The takeover of the house certainly is not logical or realistic in itself, given that the bathroom is accessible from both sides of the house. The intruders do not seem to be aggressively trying to breach the other side of the house; it's just that one day, they simply are there. If these were aggressive conquerors, they would likely knock down doors and walls until they had control of the entire house. The slow progression of the takeover seems to suggest something less familiar to our world. On the other hand, the narrator and Irene seem to fear the takers-over as if they were some kind of violent force that could not be safely confronted or reasoned with. And when the narrator, upon finally vacating the house for good, locks the front door and throws the keys in the sewer, he suggests that he wouldn't wish an encounter with the new inhabitants on burglars. So, there is clearly an element of danger attached to the takers-over, but the danger remains undefined. The danger could possibly serve as an analogy for the fascist regimes active and sweeping across Europe and South America throughout the twentieth century, but there is scant textual proof that maps any particular threat to the intrusion.

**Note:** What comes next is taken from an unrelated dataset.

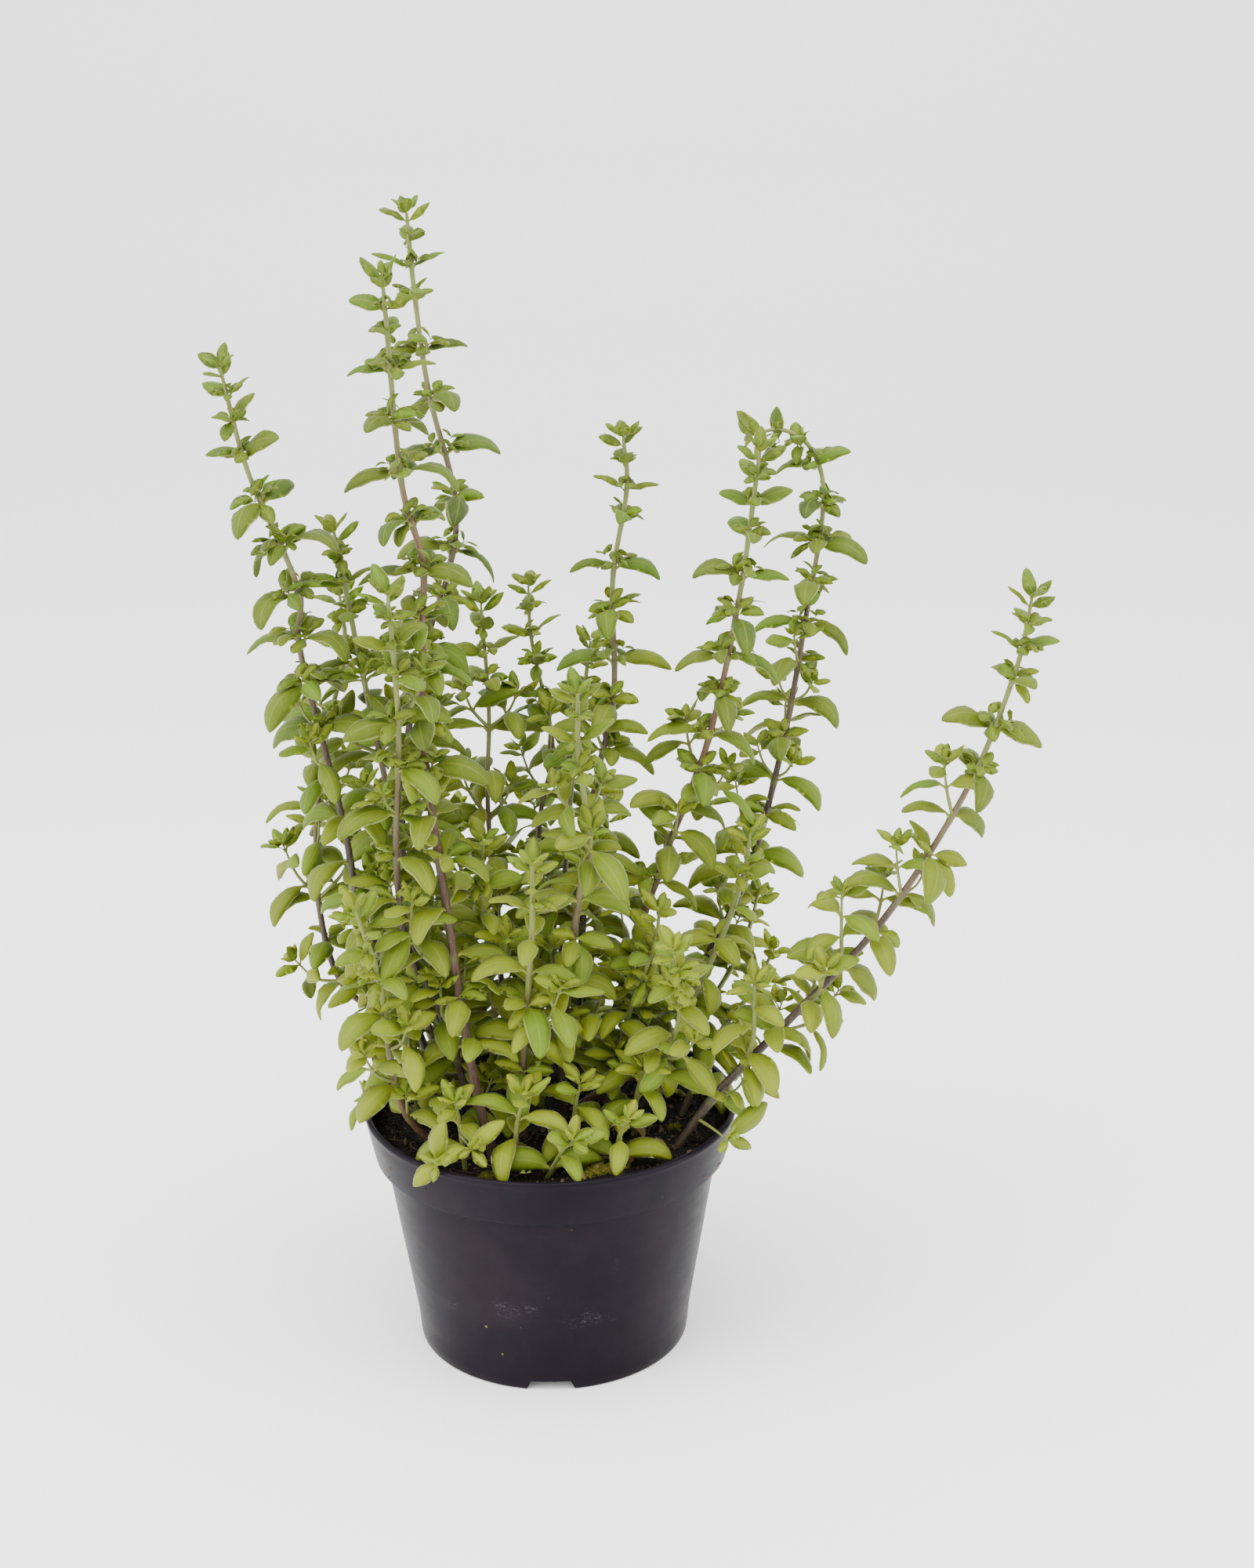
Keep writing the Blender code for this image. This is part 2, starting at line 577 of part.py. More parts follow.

One thing is clear about the intruders: they define the narrator and his sister Irene's existence in the house. Their inhabitance means nothing until the encroaching invasion provides it some textural relief. The entire story of their inhabitance of the house comes down to their eventual forced eviction from it, which seems to be a commentary on class and inheritance. With no need to earn and no connection to the sources of their income—the farms that no doubt operate on the backs of laborers who need to work in order to survive—Irene and the narrator struggle to occupy themselves. Irene occupies herself with knitting, which the narrator exposes as redundant and quite wasteful when he finds most of her garments gathering dust in an old dresser, and the narrator occupies himself with books and cooking lunches. Their ineffectual occupation of themselves and their house gives way to new occupants, who emit a "buzzing of conversation" (13) through its rooms.